Choose Coconut Grove if the desired lifestyle is quieter, greener, and more residential in spirit. It is well suited to buyers who still want a sense of retreat, value neighborhood texture, and prefer their condominium to feel calm the moment they arrive. It is also compelling for those who want proximity to Miami without feeling fully absorbed by its urban pace.

Choose Brickell if the priority is access, service, and immediacy. It suits buyers who travel often, dine out frequently, conduct business in the city, or want a building that reduces the need for household staff and constant property oversight. Brickell is not trying to imitate estate life. It offers a different luxury: time returned, movement simplified, and a more connected daily routine.

For many buyers, the correct answer emerges only after spending time in both places at the hours that matter. Visit in the morning, at school drop-off time if family logistics remain relevant, at dinner, and on a weekend afternoon. A neighborhood that feels perfect at sunset may feel different during a weekday rush. A building that dazzles during a tour may reveal its true character when residents are actually using it.

The smart transition strategy

The most refined estate-to-condo move begins with lifestyle mapping, not unit shopping. Start with the rituals that must survive: morning coffee outdoors, hosting family dinners, walking a dog privately, boating, working from home, receiving guests, exercising without leaving the property, or traveling without worrying about maintenance. Then test Coconut Grove and Brickell against those rituals.
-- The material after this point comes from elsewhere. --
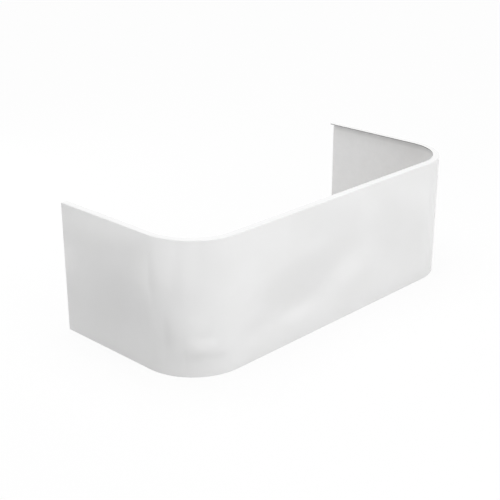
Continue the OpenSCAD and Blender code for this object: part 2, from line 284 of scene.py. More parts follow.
# %% Floor
FLOOR_RADIUS = 40.0
FLOOR_WHITE_SHARE = 0.88
floor_paint = bpy.data.materials.new("studio floor")
tree = bare_network(floor_paint)
matt = add(tree, "ShaderNodeBsdfDiffuse", Color=grey(0.82))
white = add(tree, "ShaderNodeEmission", Color=WHITE)
from_above = mix_shaders(tree, times(tree, seen_directly(tree), FLOOR_WHITE_SHARE), matt, white)
clear = add(tree, "ShaderNodeBsdfTransparent")
both_sides = mix_shaders(tree, seen_from_below(tree), from_above, clear)
add(tree, "ShaderNodeOutputMaterial", Surface=both_sides.outputs[0])
floor = lay_disc("floor", floor_paint, FLOOR_RADIUS, 64)
print("floor radius", FLOOR_RADIUS, "m, white share", FLOOR_WHITE_SHARE)

# %% [markdown]
# Three soft lights do the rest. A wide one straight overhead lights the lip and the floor evenly, and
# because it is a Sun the far floor is as light as the near floor. A big square lamp in front makes the long
# front and the rounded corner lighter than the left return. A weaker one behind lights the inside.

# %% Lamps
def add_lamp(name, kind, place, aim, power, **settings):
    data = bpy.data.lights.new(name, kind)
    data.energy = power
    for setting, value in settings.items():
        setattr(data, setting, value)
    lamp = bpy.data.objects.new(name, data)
    lamp.location = place
    lamp.rotation_euler = (Vector(aim) - Vector(place)).to_track_quat("-Z", "Y").to_euler()
    lamp.visible_glossy = False
    bpy.context.scene.collection.objects.link(lamp)
    print(name, kind, power)


add_lamp("overhead", "SUN", (0.0, 0.0, 4.0), (0.0, 0.0, 0.0), 2.0, angle=math.radians(70.0))
add_lamp("front", "AREA", (-0.35, -4.6, 2.1), (0.0, 0.0, 0.3), 54.0, shape="SQUARE", size=2.2)
add_lamp("inside fill", "AREA", (-0.7, 2.6, 1.4), (0.6, 0.0, 0.3), 13.0, shape="SQUARE", size=1.6)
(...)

Buyers should also decide whether the next home is meant to be a primary residence, seasonal base, or lock-and-leave pied-a-terre. A primary residence needs deeper comfort and more storage. A seasonal base can tolerate a sharper edit. A pied-a-terre can lean into views, services, and location with fewer compromises.

In the end, Coconut Grove is often the answer for buyers who still want the emotional texture of a residential enclave. Brickell is often the answer for buyers ready to trade land and upkeep for energy and ease. The best choice is the one that makes the owner feel not diminished by downsizing, but newly unburdened.

FAQs

  • Is Coconut Grove better than Brickell for buyers leaving a waterfront estate? It can be, especially for buyers who want a calmer, more residential transition. Brickell may be better for those who want a more urban, service-driven lifestyle.

  • Is Brickell too busy for former estate owners? It depends on the buyer’s tolerance for activity and shared arrival spaces. The right building can make Brickell feel polished and efficient rather than overwhelming.

  • What is the biggest adjustment when moving from a house to a condo? The biggest adjustment is usually control over privacy, arrival, storage, and outdoor space. Square footage matters, but daily rituals matter more.

  • Should a buyer prioritize views or outdoor living? A former waterfront owner should separate waterview from usable outdoor space. A dramatic view is valuable, but it may not replace a true terrace or outdoor room.

  • Can a condo replace the feeling of a waterfront estate? Not exactly, and it should not have to. The best condominium offers a more edited lifestyle with service, security, and less property responsibility.

  • Is Coconut Grove more discreet than Brickell? Coconut Grove often feels more understated in daily rhythm. Brickell can also be discreet, but the building’s design and operations become especially important.

  • Which neighborhood is better for frequent travelers? Brickell often appeals to travelers who value convenience and a lock-and-leave routine. Coconut Grove may appeal to those who want a quieter return home.

  • How should estate owners evaluate amenities? They should focus on whether amenities support real habits rather than impress during a tour. Pool privacy, fitness access, guest handling, and storage can define livability.

  • Is downsizing always a compromise? Not when the move is intentional. A smaller residence can feel more luxurious if it removes maintenance and preserves the routines that matter.

  • When should a buyer choose Brickell over Coconut Grove? Choose Brickell when access, energy, dining, services, and urban convenience are central to the next chapter. Choose Coconut Grove when calm and residential texture matter more.